Mais comment faire pour maintenir une société multiconfessionnelle en paix ? D’abord quelle forme politique serait-elle la meilleure pour le faire ? À travers l’Histoire, ce sont surtout des empires, tant qu’ils avaient le monopole de la force, qui maintenait un ordre religieux, avec une religion dominante et des accords ou un statut inférieur concédés aux confessions considérées comme minoritaires : ainsi l’islam a créé le statut de dhimmipour les « peuples du Livre », l’Empire ottoman les « millets » ; les Francs ont accordé un statut différent aux chrétiens orientaux, aux musulmans, aux juifs.
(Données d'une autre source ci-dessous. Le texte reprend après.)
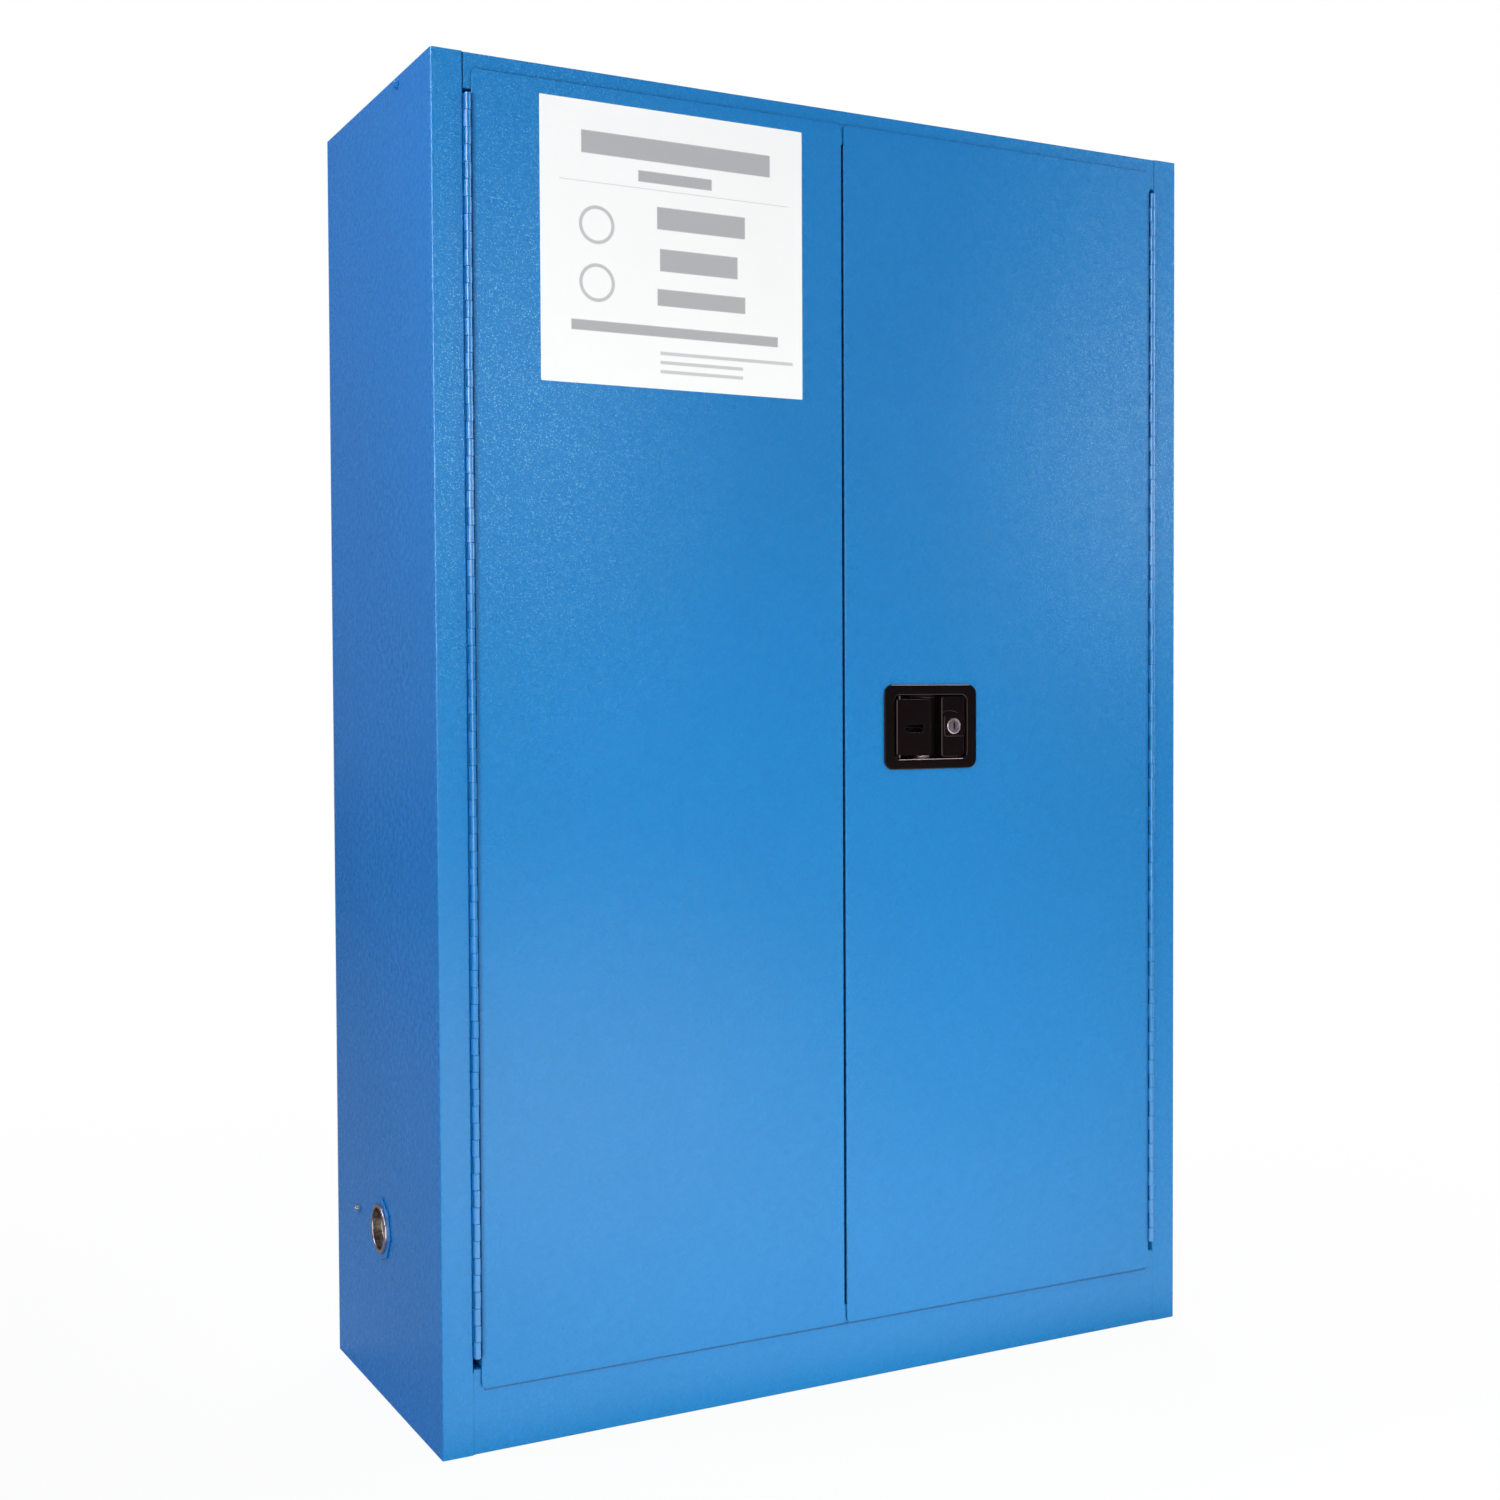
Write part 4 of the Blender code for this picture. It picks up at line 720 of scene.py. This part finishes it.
# %% Keeping what modifiers make
def apply_modifiers(piece):
    bpy.context.view_layer.update()
    seen = piece.evaluated_get(bpy.context.evaluated_depsgraph_get())
    mesh = bpy.data.meshes.new_from_object(seen)
    piece.modifiers.clear()
    piece.data = mesh
    mesh.name = piece.name
    return piece


def set_in_a_row(piece, values):
    modifier = piece.modifiers.new(copies_in_a_row.name, "NODES")
    modifier.node_group = copies_in_a_row
    inputs = [item for item in copies_in_a_row.interface.items_tree if item.in_out == "INPUT"]
    names = {item.name: item.identifier for item in inputs}
    for name, value in values.items():
        modifier[names[name]] = value
    return apply_modifiers(piece)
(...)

Au cours du xxe siècle, la démocratie s’est imposée comme le moins pire des régimes, pour reprendre l’expression de Winston Churchill. Mais les solutions qu’elle a proposées sont aussi diverses. Pour prendre quelques exemples, on a officiellement une religion d’État ou une Église d’État dans des pays aussi divers que le Royaume-Uni, les pays scandinaves, le Maroc, l’Égypte, l’Iran. En Allemagne, l’État subventionne les religions que les citoyens déclarent officiellement ; en Indonésie, le gouvernement reconnaît six confessions, l’islam, l’hindouisme, le bouddhisme, le confucianisme, le protestantisme et le catholicisme romain, tandis que la Turquie est un État séculier, mais avec un contrôle des musulmans hanafites, la majorité de la population. L’Irak a comme devise Allāhu Akbar, mais est divisé entre sunnites, chiites et une minorité chrétienne ; la Jordanie, l’Algérie et la Tunisie sont majoritairement musulmanes, sunnites. D’autres pays vivent selon un régime de concordat, tels l’Italie, l’Espagne ou le Portugal en Europe. La France a son principe de laïcité, tandis que le Liban a opéré un partage politique des confessions religieuses.

Nous avons abordé le thème à travers différentes sessions où sont intervenus des spécialistes des sujets abordés : les connotations historiques de l’antiquité au Moyen Âge, les contrastes et les controverses du xe au xxe siècle, les conséquences actuelles du multiconfessionnalisme dans la philosophie, les débats politiques et identitaires, le problème de la minorité par le nombre et l’égalité citoyenne au Proche-Orient, des études de cas dans le Maghreb et le Machrek.

Cependant nous voyons par l’Histoire, par l’actualité aujourd’hui, qu’il est difficile de trouver une solution pour une vie harmonieuse entre confessions religieuses : la démocratie sans doute, mais aussi, et c’est un des buts du Centre International des Sciences de l’Homme, de l’UNESCO dont il dépend, l’éducation, apprendre à connaître non pas l’autre, mais son voisin, son prochain, dans le respect mutuel. Puisse cette rencontre y avoir contribué!

Nous tenons à remercier Antonio Ricciardetto (ATER au Collège de France) pour son aide dans la mise en forme de ces actes.